# Prada Re Edition



## Gigi_90

Anyone buy the new prada re-edition in the Saffiano leather?


----------



## Neillans

Not yet but I'm looking to get it I red. I tried the black nylon version and it drove me crazy as it seemed to attract dust. The Saffiano seems to be a much more practical and long lasting option IMHO.


----------



## yahoo33

Has anyone purchased the re-edition multi pouch yet? I'm curious what it looks like on someone.


----------



## GucciGoneWild

I ordered the black re-edition in saffiano leather from an associate at Saks but it's taking forever to get to me.  I can post pictures and some info once I receive it!


----------



## Km2181

Finally received this beauty! I love it but go back and forth if I should’ve done the nylon style.


----------



## IntheOcean

Km2181 said:


> Finally received this beauty! I love it but go back and forth if I should’ve done the nylon style.
> 
> View attachment 4851705


Congrats! Personally, between the two versions, I'd go with the Saffiano. So I'd say you made the right choice


----------



## monthli

Anyone know where to get your hands on one of these now? The black version is sold out on the Prada store 

(Dumb question, but I'm new to buying bags, if the website still says "find in store" and has locations available, does that mean I can call someone to order it?)


----------



## cerulean blue

Yes! just call the boutique that still has the bag in stock and place a phone order. Just keep in mind the return policies are different for boutique purchases.


----------



## luxurylover7

I’ve been so intrigued by the re edition 2005 in saffiano!! How do you guys like it so far? Contemplating on ordering it! Also, I’ve seen the mini on the website and I’m curious to know if anyone has it?


----------



## monthli

luxurylover7 said:


> I’ve been so intrigued by the re edition 2005 in saffiano!! How do you guys like it so far? Contemplating on ordering it! Also, I’ve seen the mini on the website and I’m curious to know if anyone has it?
> View attachment 4884308
> View attachment 4884309



I'd also love to hear if anyone has the mini saffiano version! I'm stuck between the regular and the mini so I haven't pulled the trigger yet

(Part of me wants both because the mini comes in such cute colors!!)


----------



## mollylope

anyone else have experience w. this bag? I'm in love


----------



## My789$

Hi! Anyone knows how often does this bag become available online?
*Re-Edition nylon mini shoulder bag
I am searching for one in black or beige. 
	

		
			
		

		
	


*


----------



## shnxxxp

Km2181 said:


> Finally received this beauty! I love it but go back and forth if I should’ve done the nylon style.
> 
> View attachment 4851705



Hi! I'm wondering is the "PRADA" writing only on the side where the coin pouch is located, or the "PRADA" writings are all over the strap? Thank you so much!


----------



## cerulean blue

shnxxxp said:


> Hi! I'm wondering is the "PRADA" writing only on the side where the coin pouch is located, or the "PRADA" writings are all over the strap? Thank you so much!

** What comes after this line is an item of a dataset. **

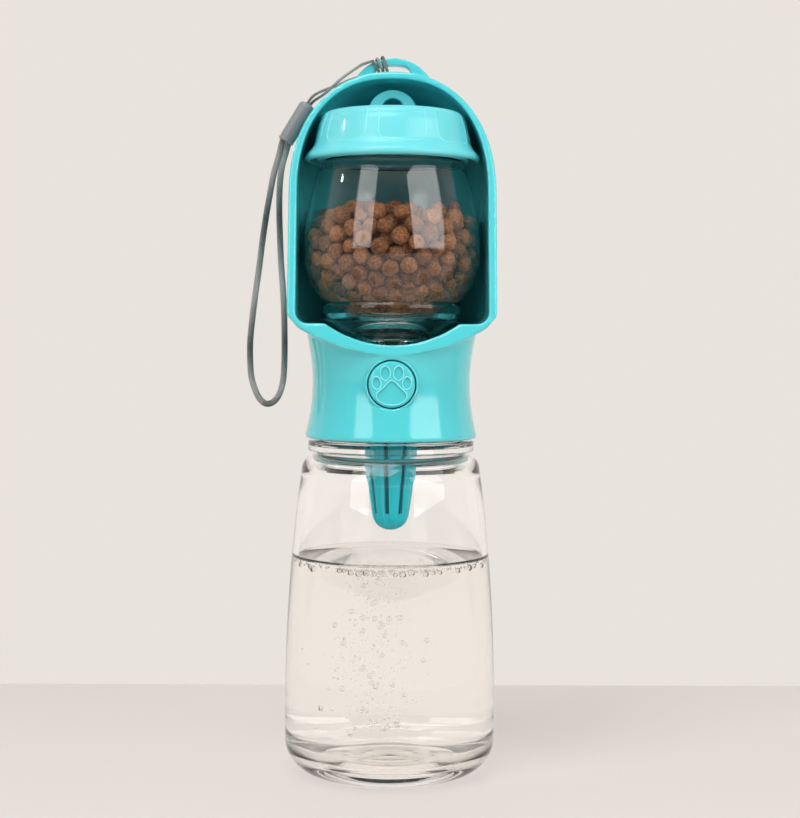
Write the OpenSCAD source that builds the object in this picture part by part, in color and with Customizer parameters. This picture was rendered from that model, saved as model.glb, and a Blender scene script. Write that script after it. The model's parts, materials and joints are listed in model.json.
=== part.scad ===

The logo only appears once on one side of the strap. Great if you want a more subtle look, you can flip the strap so the logo faces inwards.



My789$ said:


> Hi! Anyone knows how often does this bag become available online?
> *Re-Edition nylon mini shoulder bag
> I am searching for one in black or beige.
> 
> 
> 
> 
> 
> 
> 
> 
> 
> View attachment 5007326
> *



Prada CS told me they won't be getting any in stock any time soon and they don't have an ETA on if or when they do. You may have better luck contacting Saks or Neimans


----------



## shnxxxp

cerulean blue said:


> The logo only appears once on one side of the strap. Great if you want a more subtle look, you can flip the strap so the logo faces inwards.



Thank you so much!
I found the Re-edition Saffiano 2005 with “PRADA” writings all over the strap, I don’t know whether if it’s another rare batch (since some Nylons 2005 have “PRADA” writings all over the strap) or should I be worried?❤


----------



## cerulean blue

shnxxxp said:


> Thank you so much!
> I found the Re-edition Saffiano 2005 with “PRADA” writings all over the strap, I don’t know whether if it’s another rare batch (since some Nylons 2005 have “PRADA” writings all over the strap) or should I be worried?❤
> View attachment 5062591



I've haven't seen a re-edition with logos all over the strap recently. There were several batches when it first came out where the strap had no logo on it at all. I do think, as you said, there was a limited batch where there are logos all over, but now the logo only appears once. I can confirm recent batches (like the pastel collection) only have the logo appear once.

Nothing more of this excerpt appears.